Fui uma criança cujo contato maior sempre foi com parentes que com amigos da escola até os dez anos, e a maioria deles eram meninos. Ocasionalmente vinha uma prima de uma cidadezinha pequena “próxima” pra brincar comigo, mas com ela vinham também mais dois primos homens. Então, em suma, éramos eu crescendo com um irmão mais velho e um mais novo, ela com dois mais velhos, e mais três primos de uma outra cidadezinha pequena – essa, próxima mesmo – sempre fazendo brincadeiras que socialmente são designadas a meninos.
Talvez por esse motivo minha mãe tenha tido a brilhante ideia de que, se eu era arisca como um guri, não haveria problema de cortar meu cabelo Joãozinho (mas hoje se diz “pixie”, provavelmente pra desvincular o caráter pejorativo de “Joãozinho” a uma coisa que, no fundo, é o mesmo corte).
Até os quase dez anos, então, pouca coisa me fazia “menina” aos olhos da sociedade. Isso me foi lembrado, de verdade verdade mesmo, pela Natureza. E daí pra frente precocemente ocorreu a fase riot, iniciando-se muito cedo, e uma das minhas maiores rebeldias foi, olha só, brigar com minha mãe pra que deixássemos meu cabelo crescer.

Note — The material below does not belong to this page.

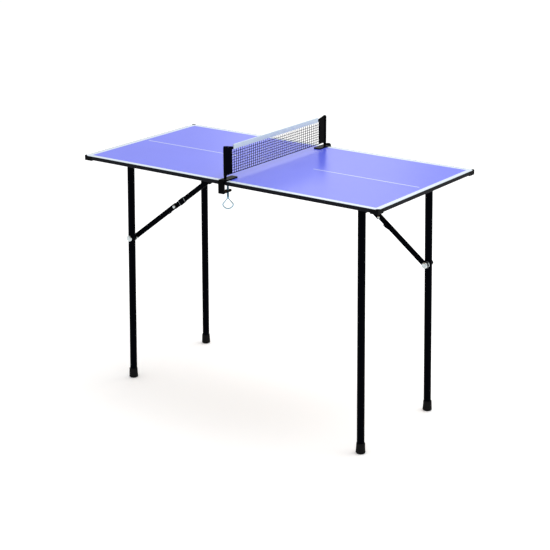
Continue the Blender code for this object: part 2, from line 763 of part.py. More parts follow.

Foi um enfrentamento que, à época, pra alguém de dez anos apenas, foi do tamanho do mundo – até porque meu mundo não era tão grande assim: ia de Santos até a casa da minha avó, no interior do MT, e tinha a “terra de ninguém” um pouco depois, pois minha mãe havia trabalhado por uns meses em Rondônia durante o ano em que juntei sete primaveras. Acho importante mencionar que uso “primaveras” porque nasci na primavera do hemisfério sul, não por modismo ou lirismo, mesmo porque sempre gostei mais do Outono. Depois dos vinte que passei a apreciar devidamente as flores que dão na Primavera, mas os ipês são meus favoritos e esses são mais rebeldes. Talvez sejam meus favoritos por rolar uma identificação pela rebeldia de fazerem as coisas em tempos em que não se espera aquilo deles, ou porque florescem quando não deveriam. E cada cor a seu tempo.
Só que, como eu era arisca como um guri, a solução encontrada por mamãe (que não era a Natureza) para apoiar o fato de meus cabelos crescerem (que é algo natural) foi antinatural: alisá-los.
Gurias ariscas como guris não deixam que penteiem seus cabelos, então cabelo liso seria “mais fácil de cuidar”. Somei, então, coisa de quatorze anos ininterruptos com ALGUMA química antinatural na cabeça: alisamentos, relaxamentos, muito em breve tonalizantes, que logo se converteram em tinturas, castanho claro, castanho escuro, castanho médio, loiro escuro PÚRPURA na sétima série (assistia muito anime), mais castanhos, preto, preto, preto, preto azulado, uns quinze tons de ruivos, incluindo laranjão, até a primeira descoloração total aos dezoito, sem contar aí no meio a revolta popular contra a amônia e a historiografia das escovas de mil etnias e nacionalidades que surgiram depois já que só japonesa e marroquina não bastavam, e quando estas acabaram houve escovas com sabores (por exemplo, a de chocolate. Estamos no aguardo, escovas orgânicas sem agrotóxicos), e do loiro platinado pro rosa, pro roxo, pro lilás, pro azul e – antes de chegar no verde, infelizmente, foi a vez de mamãe se revoltar e parar de falar comigo porque a coisa estava “fora de controle”. De volta ao mundo das cores-farmácia - e, olha só, ao Joãozinho -, houve ainda alguns alisamentos e até uma traição cabeleireirística em 2011.
Aos 25, então, a diminuição de um metro de cabelo pra uns coincidentemente 25cm finalmente me deu a certeza de que tudo que eu via em cima da cabeça ao olhar no espelho era, então, final e definitivamente, meu mesmo. Assim era meu cabelo. Finalmente, após tantos e tantos anos, nos reencontramos de novo.
Daí bateu certa “decepção”: vejo meu cabelo e ele não é Black Power como sempre fui levada a acreditar que era. “Cabelo rebelde”, “difícil de cuidar”, “cabelo ruim”, e todas as outras expressões contra as quais lutam as militantes dos cachos sequer poderiam ser aplicadas. Passei anos tentando mudar algo sem nunca ter conhecido como era realmente, e depois passei pela busca do achar-se a si mesmo sem nunca ter uma referência fluida, como algo que vem de dentro, para enfim encontrar algo novo que, se pensar bem, esteve sempre ali.